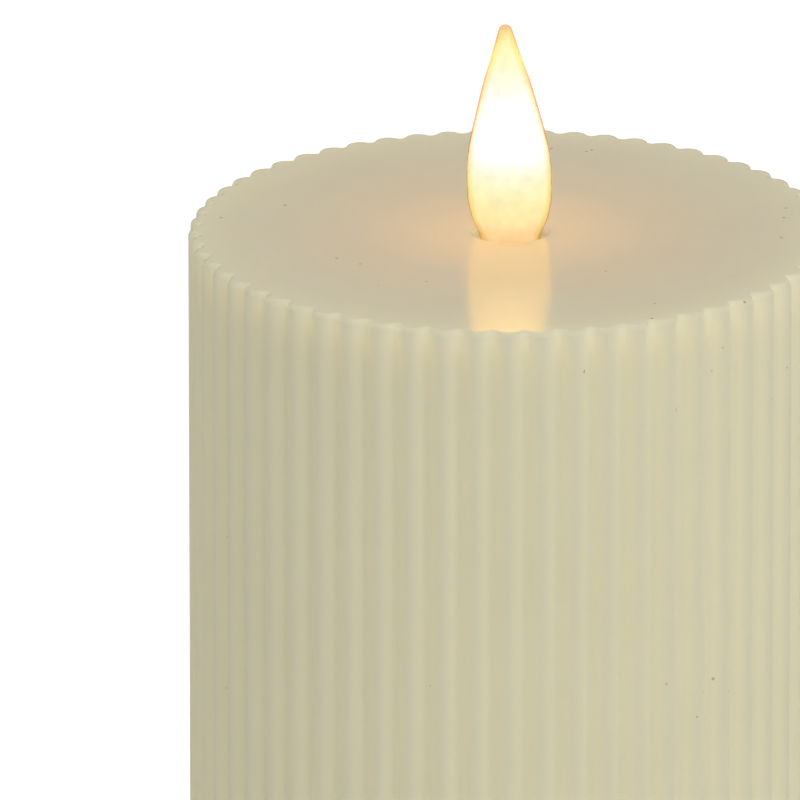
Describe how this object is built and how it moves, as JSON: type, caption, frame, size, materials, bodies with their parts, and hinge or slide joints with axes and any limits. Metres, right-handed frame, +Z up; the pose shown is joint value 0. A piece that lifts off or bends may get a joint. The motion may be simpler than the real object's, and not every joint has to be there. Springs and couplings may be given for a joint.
{
  "type": "flameless led pillar candle",
  "caption": "Ribbed ivory wax pillar candle with a hollow lit flame that presses down to switch it, and a base with a battery door and a slide switch.",
  "frame": {"origin": "on the table under the candle's axis, level with the rubber feet", "axes": "+Z up along the candle's axis, -Y towards the front, +X towards the battery door's hinge"},
  "size_m": [0.089, 0.089, 0.1569],
  "materials": {
    "wax": "polished ivory wax",
    "flame_plastic": "translucent satin",
    "white_plastic": "satin",
    "ivory_plastic": "fine texture",
    "black_plastic": "satin",
    "lamp_epoxy": "clear tinted",
    "circuit_board": "solder mask",
    "chip_black": "moulded",
    "capacitor_sleeve": "shrink sleeve",
    "resistor_tan": "lacquer",
    "tinned_metal": "tinned",
    "nickel_steel": "nickel plated",
    "zinc_screw": "zinc plated",
    "cell_wrap": "plastic wrapped can",
    "rubber": "matte",
    "red_insulation": "insulated wire",
    "yellow_insulation": "insulated wire",
    "black_insulation": "insulated wire"
  },
  "bodies": {
    "candle": {"wax_shell": "wax", "inner_liner": "ivory_plastic", "plunger_spring": "nickel_steel", "flame_guide": "white_plastic", "guide_screws": "zinc_screw", "led_lamp": "lamp_epoxy", "led_leads": "tinned_metal", "led_stem": "white_plastic", "control_board": "circuit_board", "board_screws": "zinc_screw", "push_switch_body": "black_plastic", "controller_chip": "chip_black", "chip_legs": "tinned_metal", "smoothing_capacitor": "capacitor_sleeve", "resistors": "resistor_tan", "battery_housing": "ivory_plastic", "battery_cell_1": "cell_wrap", "battery_cell_2": "cell_wrap", "bridge_contact": "nickel_steel", "positive_contact": "nickel_steel", "negative_contact": "nickel_steel", "bridge_spring": "nickel_steel", "negative_spring": "nickel_steel", "slide_switch_body": "black_plastic", "slide_switch_terminals": "tinned_metal", "jumper_lead": "red_insulation", "on_lead": "red_insulation", "timer_lead": "yellow_insulation", "negative_lead": "black_insulation", "rubber_feet": "rubber", "base_screws": "zinc_screw"},
    "flame": {"flame_bulb": "flame_plastic", "flame_plunger": "white_plastic"},
    "button": {"push_switch_button": "white_plastic"},
    "door": {"battery_door": "ivory_plastic"},
    "knob": {"slide_switch_knob": "black_plastic"}
  },
  "joints": [
    {"name": "flame_press", "type": "slide", "parent": "candle", "child": "flame", "axis": [0, 0, -1], "range_m": [0, 0.0012], "stiffness_N_per_m": 400, "springref_m": -0.002, "deforming": ["plunger_spring"]},
    {"name": "button_press", "type": "slide", "parent": "candle", "child": "button", "axis": [0, 0, -1], "range_m": [0, 0.0012]},
    {"name": "switch_slide", "type": "slide", "parent": "candle", "child": "knob", "axis": [1, 0, 0], "range_m": [0, 0.004]},
    {"name": "door_hinge", "type": "hinge", "parent": "candle", "child": "door", "pos_m": [0.0292, 0, 0.0026], "axis": [0, -1, 0], "range_deg": [0, 95]}
  ],
  "couplings": [
    {"joint": "button_press", "follows": "flame_press", "ratio": 1}
  ]
}
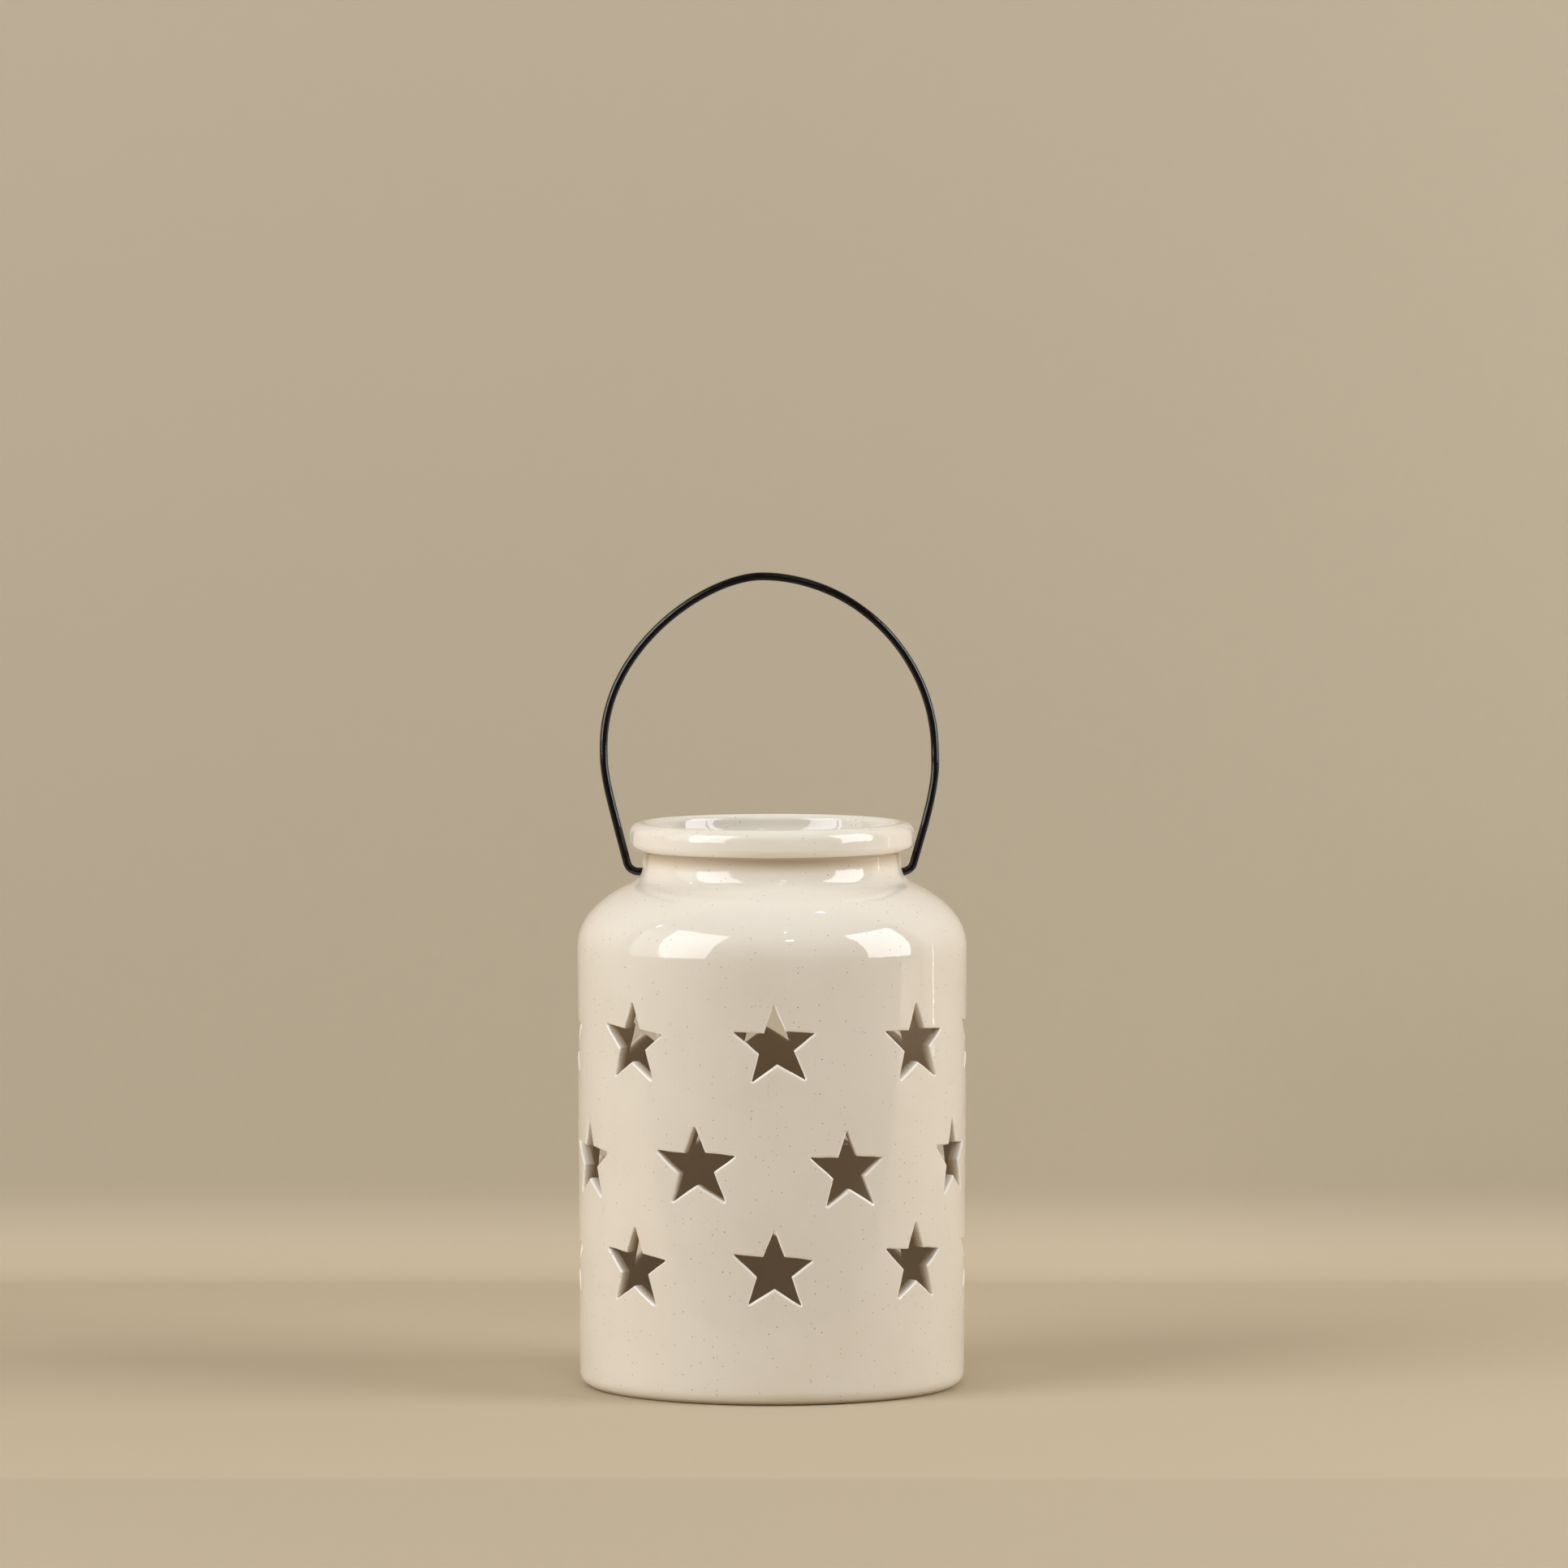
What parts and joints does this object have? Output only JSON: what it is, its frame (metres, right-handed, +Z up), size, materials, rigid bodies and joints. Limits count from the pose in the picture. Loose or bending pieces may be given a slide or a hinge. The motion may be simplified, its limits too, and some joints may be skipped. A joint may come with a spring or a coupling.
{
  "type": "ceramic lantern",
  "caption": "Glazed ceramic jar lantern with star cut-outs, a short neck with a rolled rim, a swinging black wire handle and a tealight inside.",
  "frame": {"origin": "middle of the pot's foot, on the surface that it stands on", "axes": "+Z up along the pot's axis, the front towards -Y, and the handle swings about a line along X through the neck"},
  "size_m": [0.1454, 0.1454, 0.3036],
  "materials": {
    "cream_glaze": "gloss",
    "black_wire": "gloss",
    "tealight_foil": "satin",
    "wax": "satin",
    "wick": "matte",
    "tinned_steel": "satin"
  },
  "bodies": {
    "pot": {"ceramic_pot": "cream_glaze"},
    "handle": {"wire_handle": "black_wire"},
    "tealight": {"tealight_cup": "tealight_foil", "tealight_wax": "wax", "tealight_wick": "wick", "wick_sustainer": "tinned_steel"}
  },
  "joints": [
    {"name": "handle_swing", "type": "hinge", "parent": "pot", "child": "handle", "pos_m": [0, 0, 0.1919], "axis": [1, 0, 0], "range_deg": [-108, 108]},
    {"name": "tealight_lift", "type": "slide", "parent": "pot", "child": "tealight", "axis": [0, 0, 1], "range_m": [0, 0.22]}
  ]
}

**What needs to be done:**
Extract every record. Keep wording exact.

**Answer:**
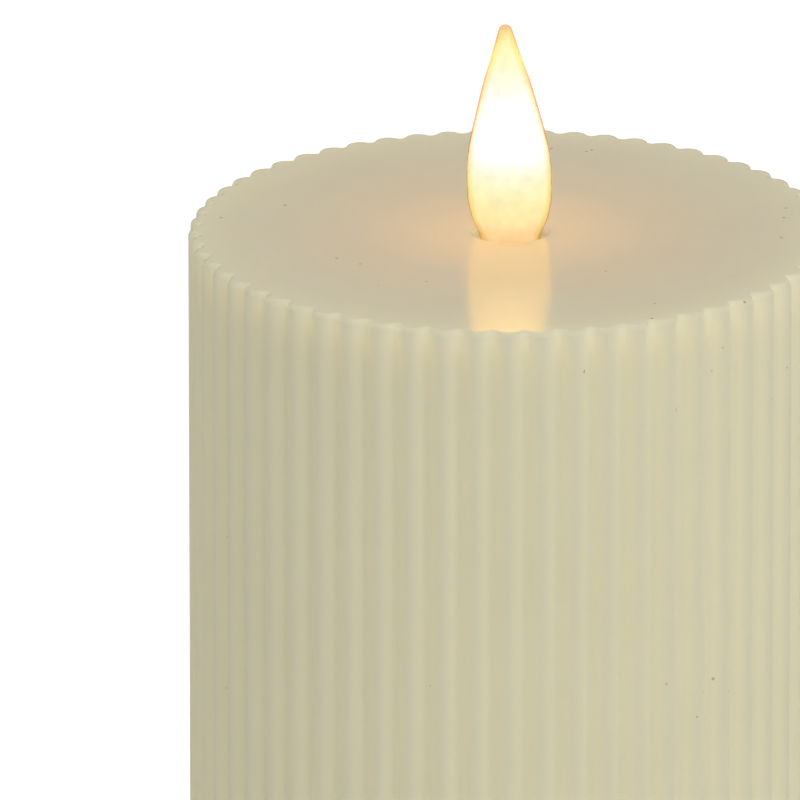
Describe how this object is built and how it moves, as JSON: type, caption, frame, size, materials, bodies with their parts, and hinge or slide joints with axes and any limits. Metres, right-handed frame, +Z up; the pose shown is joint value 0. A piece that lifts off or bends may get a joint. The motion may be simpler than the real object's, and not every joint has to be there. Springs and couplings may be given for a joint.
{
  "type": "flameless led pillar candle",
  "caption": "Ribbed ivory wax pillar candle with a hollow lit flame that presses down to switch it, and a base with a battery door and a slide switch.",
  "frame": {"origin": "on the table under the candle's axis, level with the rubber feet", "axes": "+Z up along the candle's axis, -Y towards the front, +X towards the battery door's hinge"},
  "size_m": [0.089, 0.089, 0.1569],
  "materials": {
    "wax": "polished ivory wax",
    "flame_plastic": "translucent satin",
    "white_plastic": "satin",
    "ivory_plastic": "fine texture",
    "black_plastic": "satin",
    "lamp_epoxy": "clear tinted",
    "circuit_board": "solder mask",
    "chip_black": "moulded",
    "capacitor_sleeve": "shrink sleeve",
    "resistor_tan": "lacquer",
    "tinned_metal": "tinned",
    "nickel_steel": "nickel plated",
    "zinc_screw": "zinc plated",
    "cell_wrap": "plastic wrapped can",
    "rubber": "matte",
    "red_insulation": "insulated wire",
    "yellow_insulation": "insulated wire",
    "black_insulation": "insulated wire"
  },
  "bodies": {
    "candle": {"wax_shell": "wax", "inner_liner": "ivory_plastic", "plunger_spring": "nickel_steel", "flame_guide": "white_plastic", "guide_screws": "zinc_screw", "led_lamp": "lamp_epoxy", "led_leads": "tinned_metal", "led_stem": "white_plastic", "control_board": "circuit_board", "board_screws": "zinc_screw", "push_switch_body": "black_plastic", "controller_chip": "chip_black", "chip_legs": "tinned_metal", "smoothing_capacitor": "capacitor_sleeve", "resistors": "resistor_tan", "battery_housing": "ivory_plastic", "battery_cell_1": "cell_wrap", "battery_cell_2": "cell_wrap", "bridge_contact": "nickel_steel", "positive_contact": "nickel_steel", "negative_contact": "nickel_steel", "bridge_spring": "nickel_steel", "negative_spring": "nickel_steel", "slide_switch_body": "black_plastic", "slide_switch_terminals": "tinned_metal", "jumper_lead": "red_insulation", "on_lead": "red_insulation", "timer_lead": "yellow_insulation", "negative_lead": "black_insulation", "rubber_feet": "rubber", "base_screws": "zinc_screw"},
    "flame": {"flame_bulb": "flame_plastic", "flame_plunger": "white_plastic"},
    "button": {"push_switch_button": "white_plastic"},
    "door": {"battery_door": "ivory_plastic"},
    "knob": {"slide_switch_knob": "black_plastic"}
  },
  "joints": [
    {"name": "flame_press", "type": "slide", "parent": "candle", "child": "flame", "axis": [0, 0, -1], "range_m": [0, 0.0012], "stiffness_N_per_m": 400, "springref_m": -0.002, "deforming": ["plunger_spring"]},
    {"name": "button_press", "type": "slide", "parent": "candle", "child": "button", "axis": [0, 0, -1], "range_m": [0, 0.0012]},
    {"name": "switch_slide", "type": "slide", "parent": "candle", "child": "knob", "axis": [1, 0, 0], "range_m": [0, 0.004]},
    {"name": "door_hinge", "type": "hinge", "parent": "candle", "child": "door", "pos_m": [0.0292, 0, 0.0026], "axis": [0, -1, 0], "range_deg": [0, 95]}
  ],
  "couplings": [
    {"joint": "button_press", "follows": "flame_press", "ratio": 1}
  ]
}
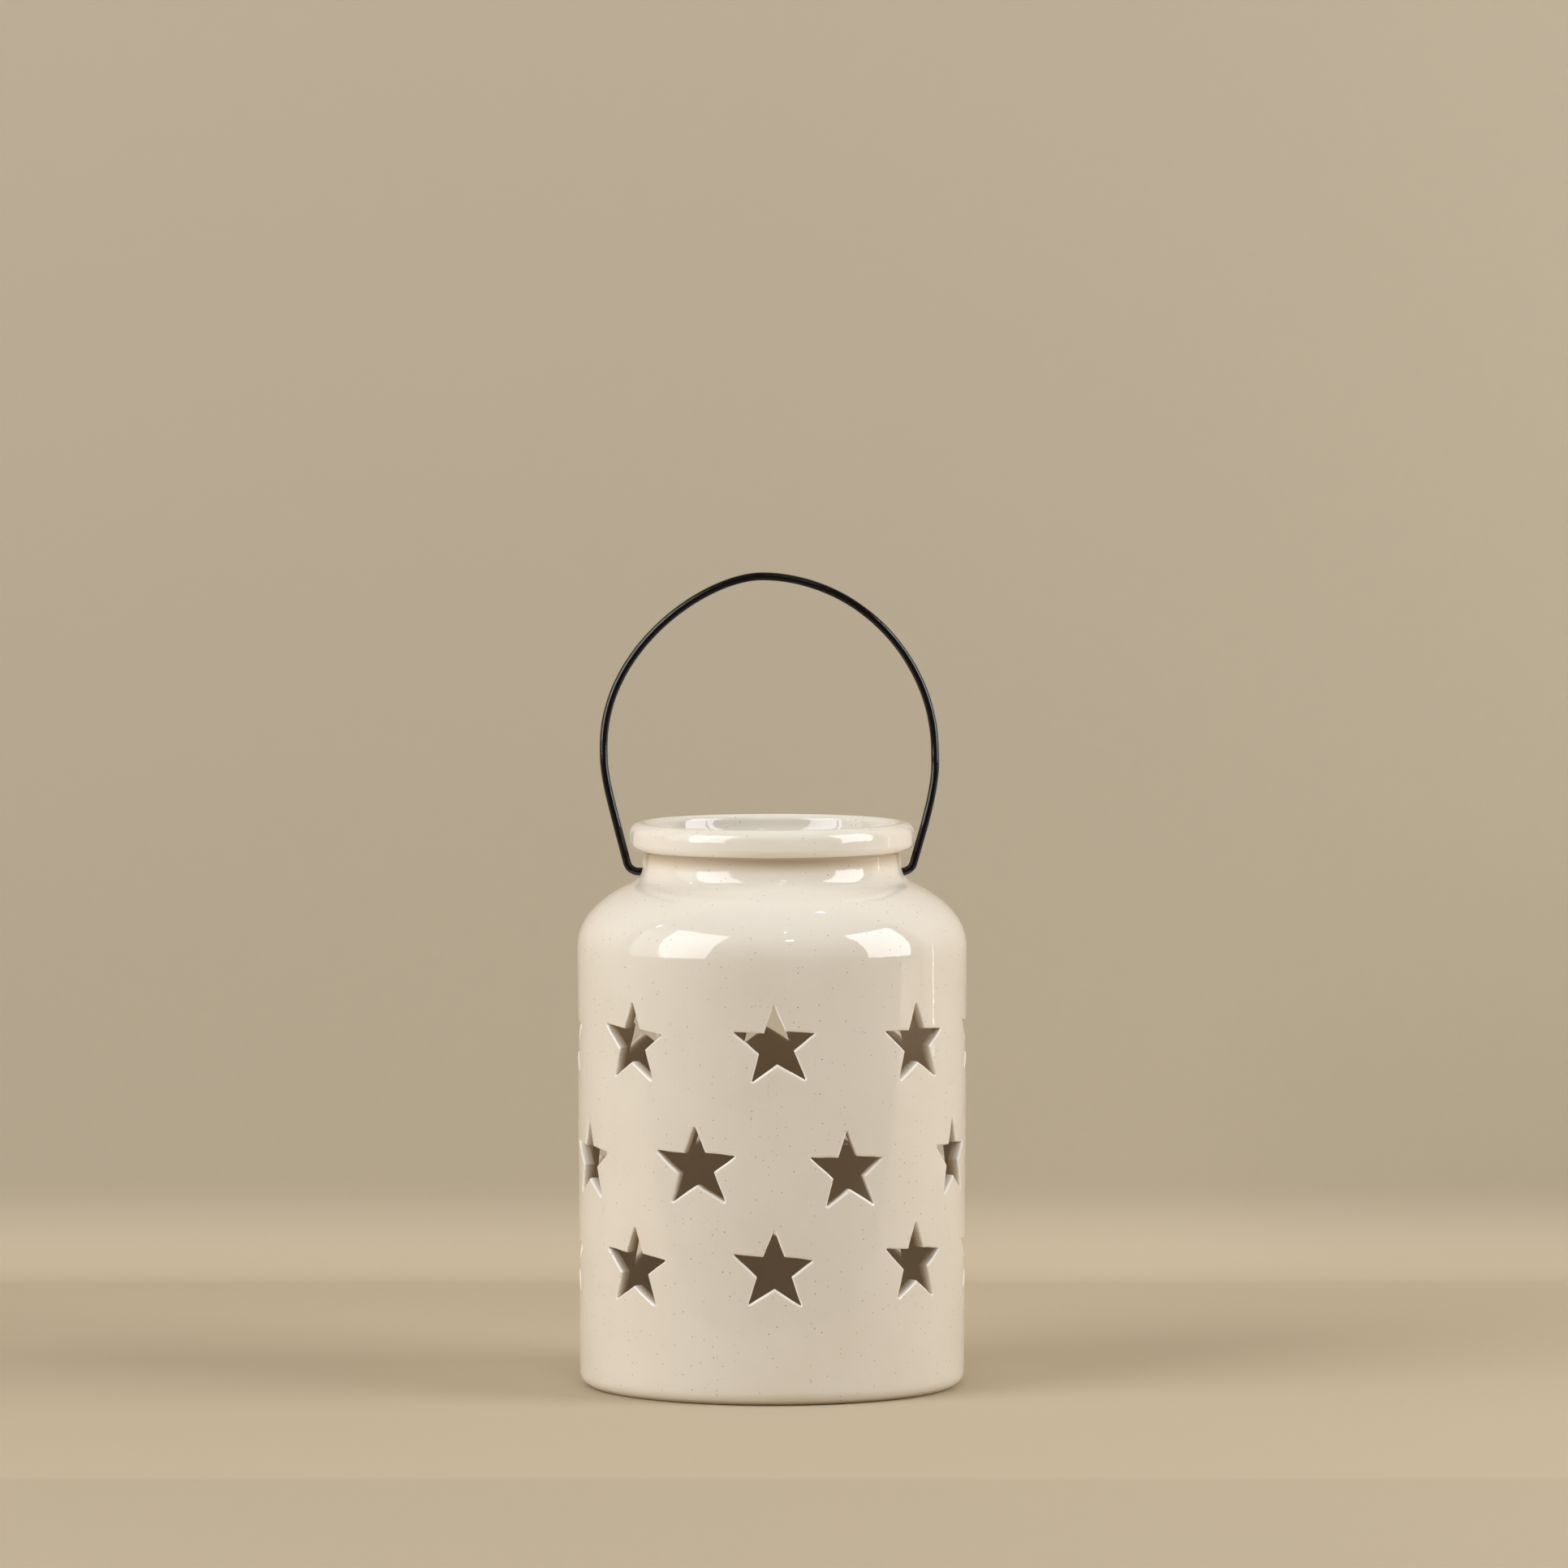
What parts and joints does this object have? Output only JSON: what it is, its frame (metres, right-handed, +Z up), size, materials, rigid bodies and joints. Limits count from the pose in the picture. Loose or bending pieces may be given a slide or a hinge. The motion may be simplified, its limits too, and some joints may be skipped. A joint may come with a spring or a coupling.
{
  "type": "ceramic lantern",
  "caption": "Glazed ceramic jar lantern with star cut-outs, a short neck with a rolled rim, a swinging black wire handle and a tealight inside.",
  "frame": {"origin": "middle of the pot's foot, on the surface that it stands on", "axes": "+Z up along the pot's axis, the front towards -Y, and the handle swings about a line along X through the neck"},
  "size_m": [0.1454, 0.1454, 0.3036],
  "materials": {
    "cream_glaze": "gloss",
    "black_wire": "gloss",
    "tealight_foil": "satin",
    "wax": "satin",
    "wick": "matte",
    "tinned_steel": "satin"
  },
  "bodies": {
    "pot": {"ceramic_pot": "cream_glaze"},
    "handle": {"wire_handle": "black_wire"},
    "tealight": {"tealight_cup": "tealight_foil", "tealight_wax": "wax", "tealight_wick": "wick", "wick_sustainer": "tinned_steel"}
  },
  "joints": [
    {"name": "handle_swing", "type": "hinge", "parent": "pot", "child": "handle", "pos_m": [0, 0, 0.1919], "axis": [1, 0, 0], "range_deg": [-108, 108]},
    {"name": "tealight_lift", "type": "slide", "parent": "pot", "child": "tealight", "axis": [0, 0, 1], "range_m": [0, 0.22]}
  ]
}